##### Records for this task
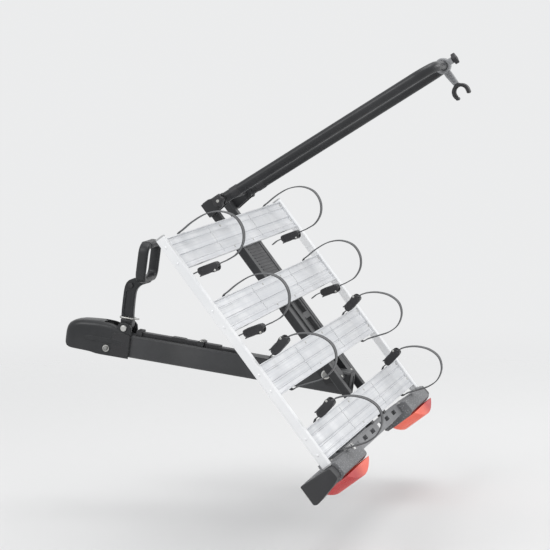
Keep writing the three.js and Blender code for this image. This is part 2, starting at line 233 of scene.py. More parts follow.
def cut(bm, *cutters):
    """bm with the cutters taken away."""
    base = _temp(bm, "t_base")
    tools = [_temp(c, "t_tool") for c in cutters]
    for t in tools:
        m = base.modifiers.new("cut", "BOOLEAN")
        m.operation, m.solver, m.object = "DIFFERENCE", "EXACT", t
    return _baked(base, *tools)


def thicken(bm, t):
    """An open surface given thickness t to the side that its normals don't face."""
    base = _temp(bm, "t_base")
    m = base.modifiers.new("wall", "SOLIDIFY")
    m.thickness, m.offset, m.use_even_offset = t, -1, True
    return _baked(base)


MATS = {}


def piece(name, bm, matrix, body, material, replaces=(), sharp=38):
    bm.transform(matrix)
    bmesh.ops.remove_doubles(bm, verts=bm.verts[:], dist=1e-6)
    bmesh.ops.recalc_face_normals(bm, faces=bm.faces[:])
    for f in bm.faces:
        f.smooth = True
    for e in bm.edges:
        if len(e.link_faces) != 2 or e.calc_face_angle(0) > sharp * D:
            e.smooth = False
    me = bpy.data.meshes.new(name)
    bm.to_mesh(me)
    bm.free()
    o = bpy.data.objects.new(name, me)
    bpy.context.collection.objects.link(o)
    me.materials.append(MATS[material])
    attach(o, body)
    if replaces:
        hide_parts(*replaces)
    return o


def smooth_path(points, n):
    """Centripetal Catmull-Rom through 2-D points, sampled evenly."""
    pts = [Vector(p) for p in points]
    ext = [pts[0] * 2 - pts[1]] + pts + [pts[-1] * 2 - pts[-2]]
    dense = []
    for i in range(1, len(ext) - 2):
        p0, p1, p2, p3 = ext[i - 1:i + 3]
        t0 = 0.0
        t1 = t0 + max((p1 - p0).length, 1e-6) ** 0.5
        t2 = t1 + max((p2 - p1).length, 1e-6) ** 0.5
        t3 = t2 + max((p3 - p2).length, 1e-6) ** 0.5
        for k in range(24):
            t = t1 + (t2 - t1) * k / 24
            a1 = p0 * ((t1 - t) / (t1 - t0)) + p1 * ((t - t0) / (t1 - t0))
            a2 = p1 * ((t2 - t) / (t2 - t1)) + p2 * ((t - t1) / (t2 - t1))
            a3 = p2 * ((t3 - t) / (t3 - t2)) + p3 * ((t - t2) / (t3 - t2))
            b1 = a1 * ((t2 - t) / (t2 - t0)) + a2 * ((t - t0) / (t2 - t0))
            b2 = a2 * ((t3 - t) / (t3 - t1)) + a3 * ((t - t1) / (t3 - t1))
            dense.append(b1 * ((t2 - t) / (t2 - t1)) + b2 * ((t - t1) / (t2 - t1)))
    dense.append(pts[-1])
    return resample(dense, n)


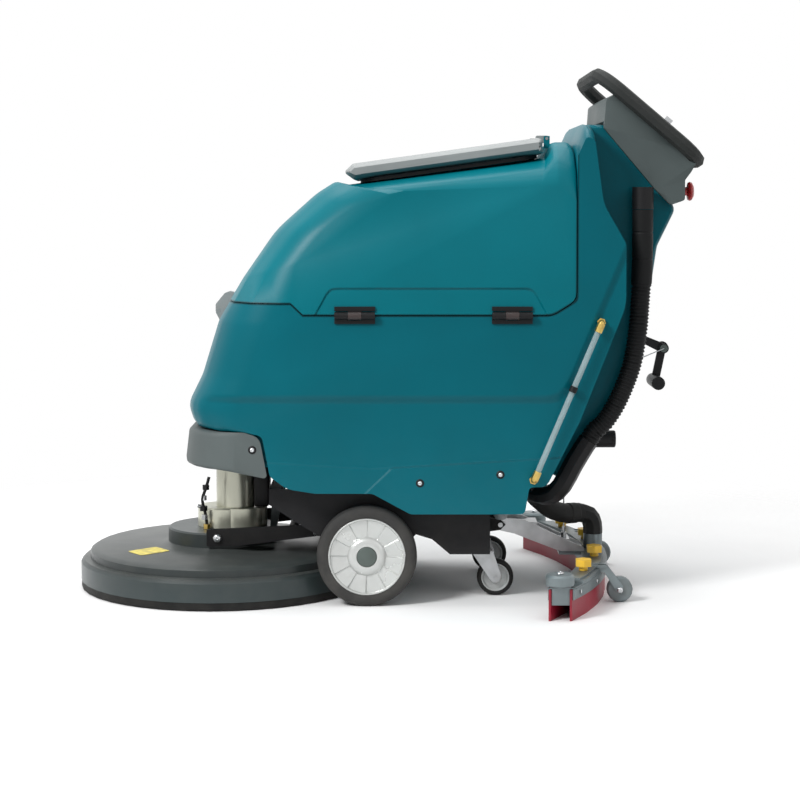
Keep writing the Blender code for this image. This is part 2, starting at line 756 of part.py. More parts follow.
##########
* Written problem *
In the listing above, find the line containing "hide_parts(*replaces)" and the line containing "return resample(dense, n)", then quote both, plus every line between them, exactly as written.

* Final answer *
        hide_parts(*replaces)
    return o


def smooth_path(points, n):
    """Centripetal Catmull-Rom through 2-D points, sampled evenly."""
    pts = [Vector(p) for p in points]
    ext = [pts[0] * 2 - pts[1]] + pts + [pts[-1] * 2 - pts[-2]]
    dense = []
    for i in range(1, len(ext) - 2):
        p0, p1, p2, p3 = ext[i - 1:i + 3]
        t0 = 0.0
        t1 = t0 + max((p1 - p0).length, 1e-6) ** 0.5
        t2 = t1 + max((p2 - p1).length, 1e-6) ** 0.5
        t3 = t2 + max((p3 - p2).length, 1e-6) ** 0.5
        for k in range(24):
            t = t1 + (t2 - t1) * k / 24
            a1 = p0 * ((t1 - t) / (t1 - t0)) + p1 * ((t - t0) / (t1 - t0))
            a2 = p1 * ((t2 - t) / (t2 - t1)) + p2 * ((t - t1) / (t2 - t1))
            a3 = p2 * ((t3 - t) / (t3 - t2)) + p3 * ((t - t2) / (t3 - t2))
            b1 = a1 * ((t2 - t) / (t2 - t0)) + a2 * ((t - t0) / (t2 - t0))
            b2 = a2 * ((t3 - t) / (t3 - t1)) + a3 * ((t - t1) / (t3 - t1))
            dense.append(b1 * ((t2 - t) / (t2 - t1)) + b2 * ((t - t1) / (t2 - t1)))
    dense.append(pts[-1])
    return resample(dense, n)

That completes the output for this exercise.